French regular expressions instead of extensive exceptions list (on develop) #3046
This PR refers to PR #3023 but with the base branch changed to develop.
Types of change
I tried running some scripts I used before to profile the timing issue and to look into the comments by @mhham, but on develop I run into an issue with the code
With this error:
I updated thinc to thinc-7.0.0.dev6 as according to the requirements, but there seems to be some incompatibility between the old models and the current code on develop? How should I remedy this?
No worries - I'll continue with this PR to see if there are further improvements possible as soon as the code runs again :)

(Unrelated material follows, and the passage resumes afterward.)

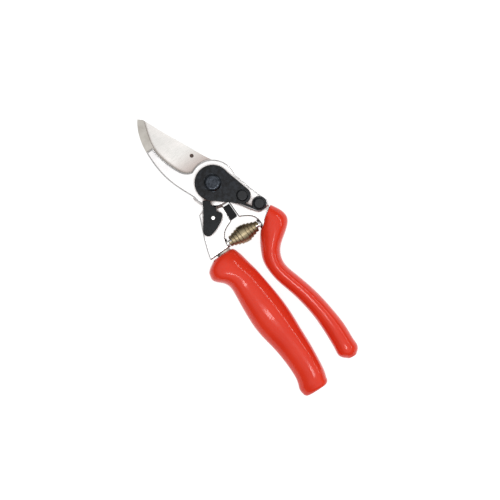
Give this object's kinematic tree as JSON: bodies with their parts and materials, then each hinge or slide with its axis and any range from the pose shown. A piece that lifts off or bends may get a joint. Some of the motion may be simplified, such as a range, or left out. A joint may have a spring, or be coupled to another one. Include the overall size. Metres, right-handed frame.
{
  "type": "bypass pruning shears with revolving grip",
  "caption": "Bypass pruning shears with aluminium levers, glossy orange-red grips, one of them revolving, a black lock plate and a volute spring, shown closed and latched.",
  "frame": {"origin": "pivot axis, at the flat back face of the pivot bolt's head", "axes": "+Y from the handles to the blades, along the axis of the revolving grip; +X towards the palm grip; +Z along the pivot axis, out of the front with the nut"},
  "size_m": [0.0639, 0.2107, 0.0256],
  "materials": {
    "forged_aluminium": "satin",
    "counter_steel": "satin",
    "blade_steel": "satin",
    "orange_grip": "gloss",
    "grip_end_plastic": "gloss",
    "black_plate": "matte",
    "black_screws": "satin",
    "black_nut": "satin",
    "catch_black": "matte",
    "bright_steel": "satin",
    "bronze": "satin",
    "bearing_plastic": "matte",
    "rubber_black": "matte",
    "spring_steel_gold": "satin"
  },
  "bodies": {
    "blade_side": {"rear_lever": "forged_aluminium", "cutting_blade": "blade_steel", "blade_screws": "bright_steel", "pivot_bush": "bronze", "catch_pin": "bright_steel", "detent_ball": "bright_steel", "detent_spring": "bright_steel", "bumper": "rubber_black", "spring_stud_left": "bright_steel", "main_spring": "spring_steel_gold", "grip_axle": "bright_steel", "thrust_washer": "bearing_plastic", "end_washer": "bright_steel", "axle_screw": "bright_steel"},
    "hook_side": {"front_lever": "forged_aluminium", "counter_blade": "counter_steel", "counter_blade_rivets": "bright_steel", "palm_grip": "orange_grip", "spring_stud_right": "bright_steel", "lock_plate": "black_plate", "lock_plate_screws": "black_screws", "pivot_bolt": "black_nut", "pivot_nut": "black_nut", "spring_washer": "bright_steel"},
    "revolving_grip_body": {"revolving_grip": "orange_grip", "grip_bushes": "bearing_plastic", "end_cap": "grip_end_plastic"},
    "lock_catch_body": {"lock_catch": "catch_black"}
  },
  "joints": [
    {"name": "pivot", "type": "hinge", "parent": "blade_side", "child": "hook_side", "pos_m": [0, 0, 0.012], "axis": [0, 0, 1], "range_deg": [0, 30], "deforming": ["main_spring"]},
    {"name": "grip_turn", "type": "hinge", "parent": "blade_side", "child": "revolving_grip_body", "pos_m": [-0.02, -0.09, 0.0125], "axis": [0, 1, 0], "continuous": true},
    {"name": "catch_turn", "type": "hinge", "parent": "blade_side", "child": "lock_catch_body", "pos_m": [-0.0127, -0.0187, 0.02], "axis": [0, 0, 1], "range_deg": [0, 25]}
  ]
}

One quick thought: if we assume that there's nothing wrong with the serialization / model loading itself, it might also make sense to just profile the loading of
from spacy.lang.en import English nlp = English()
from spacy.lang.fr import French nlp = French()
@ines : good point. Benchmarking on French() the loading time goes down on average from 5.0-5.2s (develop branch) to 3.1-3.3s (this PR) - I added that to the description above.
@mhham : I looked into detail at the suggestions you made over at PR #3023 (thanks btw!). The list comprehensions do not really make a difference because the in-code exception lists are very small (max a few dozen elements). So I kept them as they were. Ofcourse if the writing style of the comprehensions is prefered we can make that edit.
I also tried your proposed rewritings of the for loops but those don't seem to improve performance. The key idea behind the rewrite that I propose here, is that for each word in the list
Most time in the tokenizer_exceptions.py file is now lost when compiling the TOKEN_MATCH regular expressions - about 1.1s. This is slightly slower than before because a lot of the exceptions from the list were translated in a handful of regexps. So it's a trade-off, but all in all overall speed still goes up.
So for now I'm out of ideas to make this faster :)
Nice! That's like 30% faster, which is really good
In general, I do think we have to accept that some data will just take slightly longer to load. Some languages are just easier to tokenize and lemmatize than others... So all we can really do here is make sure we write efficient code, avoid redundancy and use smart rules. (Or we have to make trade-offs and accept a slightly lower tokenization accuracy on certain edge cases in favour of loading speed – but it's usually never that simple.)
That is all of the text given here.